Flashback

In 1975, Portland Played Home to an Incredible Black Fashion Project

Photographer Bruce Forster recalls shooting 60 rolls of film. Forty years later, he tracked down his original models.

By Eden Dawn Photography by Bruce Forster September 18, 2018 Published in the Design Annual: 2018 issue of Portland Monthly

Image: Bruce Forster

In 1975 Bruce Forster—a seasoned photographer who’d already traveled the world, shooting in Swinging ’60s and ’70s London, vacationing in northern Africa—had settled in Portland when the muses visited him. After wrapping up the workday on location at Jantzen Beach, he was walking between hotels when a scene caught his eye.

“I went down this hallway, and there were just a ton of gorgeous women lining up against the walls.
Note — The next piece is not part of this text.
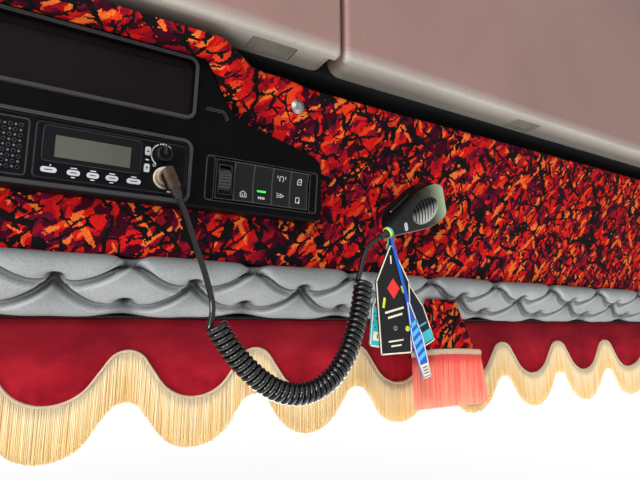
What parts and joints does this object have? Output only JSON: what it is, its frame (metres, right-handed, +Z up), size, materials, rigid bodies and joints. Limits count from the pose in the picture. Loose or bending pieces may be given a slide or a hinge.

And the light from that garden was so pretty, bouncing up into the area where they waited,” Forster recalls of that day. “They were there for a Black Women fashion show, all made up and dressed up against this wall ready to go onstage. It was just fabulous.”

He started chatting, asking if anyone would like to do a shoot. Some enthusiastic yesses led to Forster’s Black Fashion editorial project. “We would meet downtown somewhere and shoot maybe three women at a time, all decked out,” he recalls. “We’d go around to different locations, and it was just a whole lot of fun. I kept doing that, each time getting passed on to other women, until I think I shot 60 rolls of film.”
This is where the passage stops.